The Epiphany reading from Matthew 2:1-12 is unique to this Gospel. We often times sweep it away with a hymn on Christmas Eve or the following Sunday, then it is forgotten along with the gift wrap and boxes of our holiday festivities. Yet, it is an essential revealing of how perspectives really do matter. The gospel writer shows a clear distinction between the capacity to “see and receive” of the wise men or magi, and the distorted inability of Herod. Herod lived in fear rather than appreciation.
Author Kathleen Norris, in her book Amazing Grace: A Vocabulary of Faith, writes:
“I am fascinated by the gospel depictions of King Herod: everything he does, he does out of fear.

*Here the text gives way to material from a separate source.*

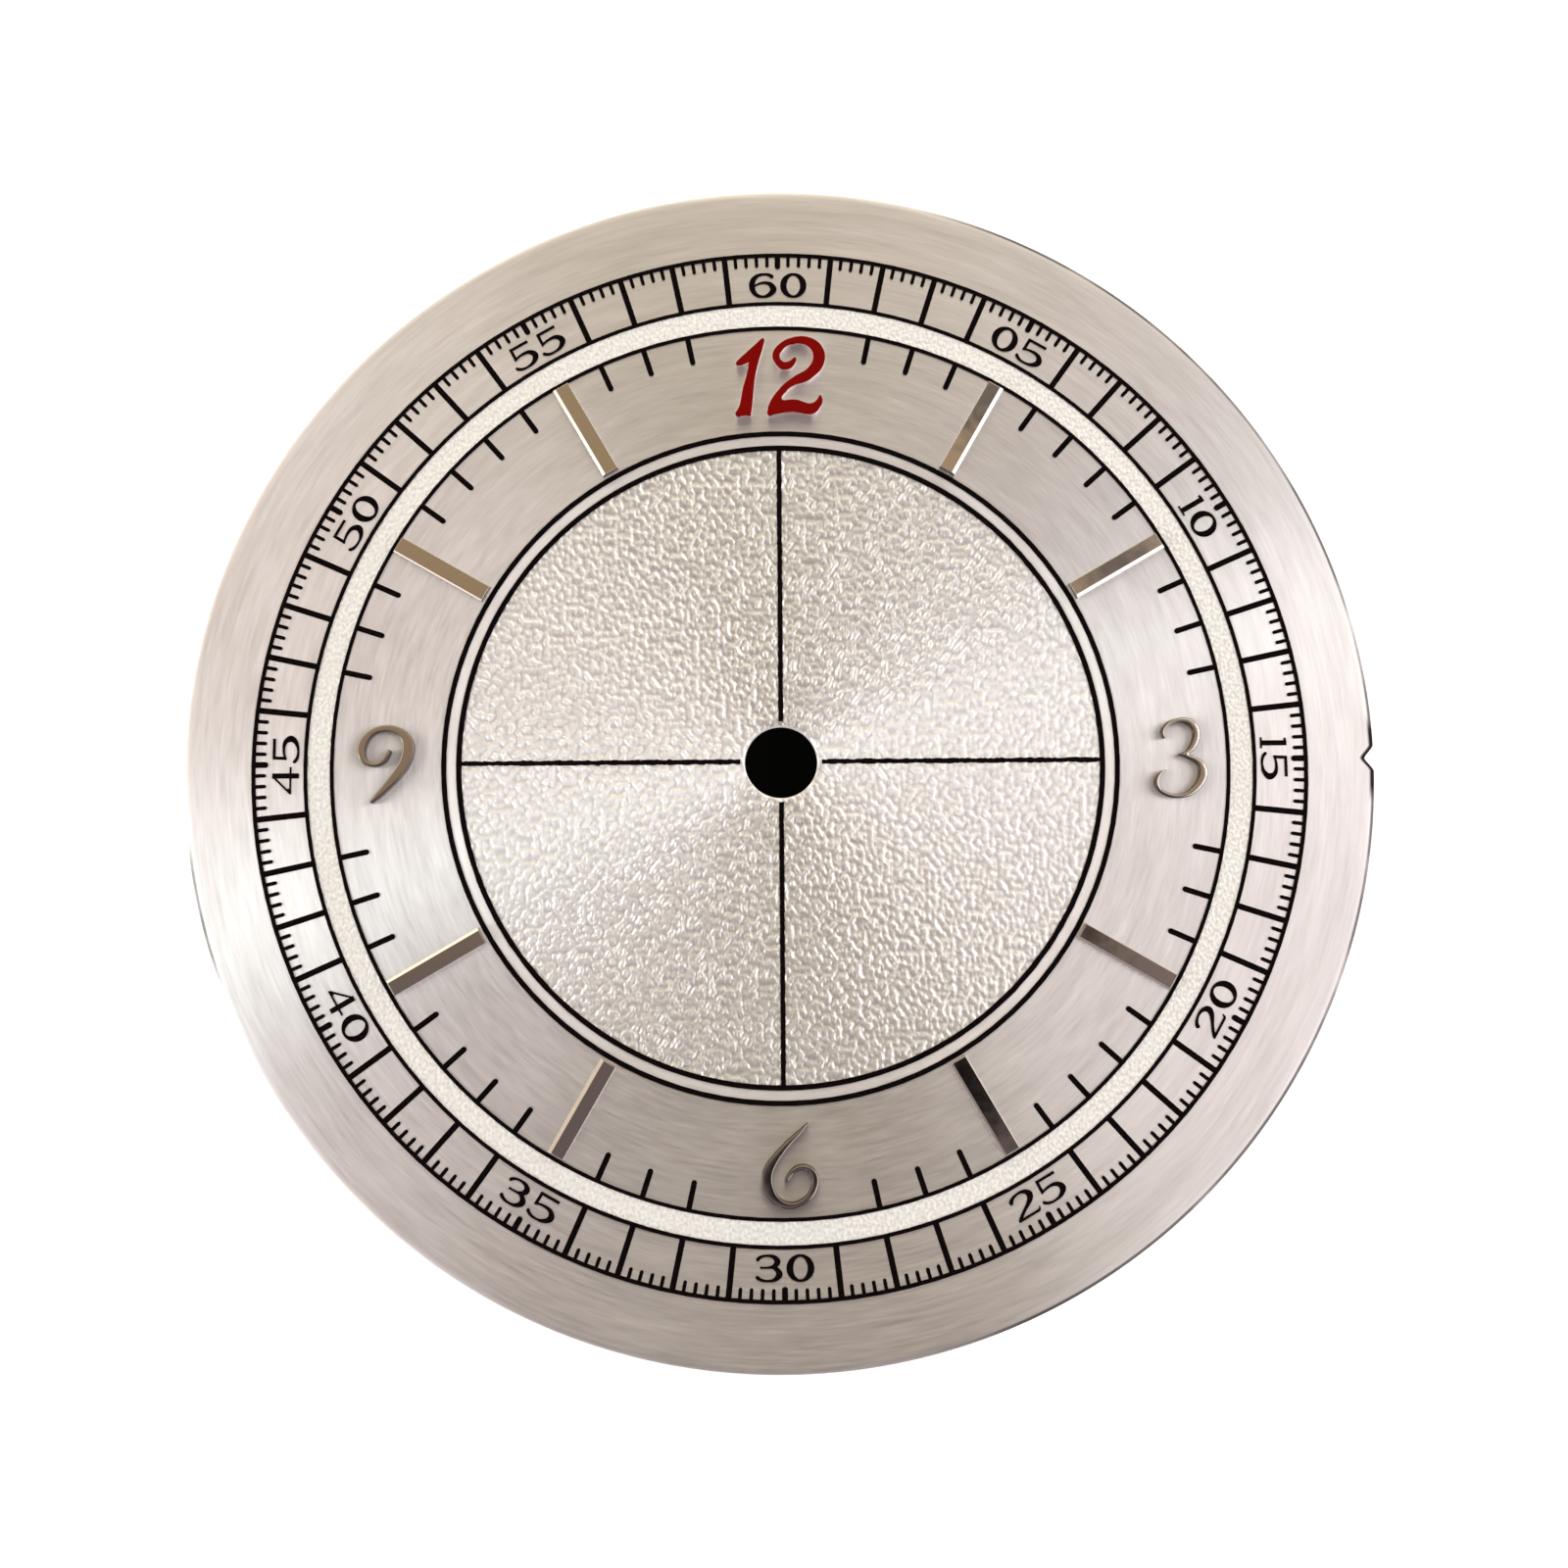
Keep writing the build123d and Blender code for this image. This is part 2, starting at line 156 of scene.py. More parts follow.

Fear can be a useful defense mechanism, but when a person is always on the defensive, like Herod, it becomes debilitating and self-defeating. … Herod’s fear is like a mighty wind; it can’t be seen, but its effects dominate the landscape. … Herod, who, while he had worldly power, is pitifully weak. Because of his fear, he can only pretend to see the light that the Magi have offered him.”
One of the verses that I so deeply love is when Matthew writes of the wise magi, “And, having been warned in a dream not to return to Herod, they left for their own country by another road.” Another translation states, “they departed for their country by another way.” This year Epiphany and this story seem especially timely and poignant. People all over this country and across the globe seem to fear anything that is different than the small circle of their own power and control. We hear it in the news; we hear it in the rhetoric of a polarizing political process; and we too often hear it in our struggles to shape the Church in a changing world. Yet, it does not have to be that way—we can choose “another way”! We do not need to look at the world through Herod’s eyes, or to see new emergent happenings through his perspective of fear.
We are in a season of change because of wars, poverty and global migration and refugee resettlement. We are in a season of change because our denomination is struggling to move out of decline and into new viability and relevancy here in the U.S., while it is growing rapidly in other regions of the world. We are in a season of change as we seek to create one new conference here in Michigan. We are in a season of change in many of our local churches and communities as lay and clergy leaders risk venturing into new forms of ministry and relationships through the Vital Church Initiative or the launching of new sites for ministry. For some, the emotional response will be one of fear of any change. Yet, the message of Epiphany is to invite us to choose another way!
In the midst of all of this, may we have eyes to see and hearts to receive the proclamation that “What has come into being in him was life, and the life was the light of all people. The light shines in the darkness, and the darkness did not overcome it.” (John 1:4-5) We live as a people of that Light, not of the darkness of continual fear and mistrust. We live as the people of that Love, not as people of hatred and oppression. We live as the people of that Grace, not as the people of intense judgment and condemnation. After all, it is just a matter of perspective!
Merry Christmas, Happy New Year, and a Hopeful Epiphany to you all!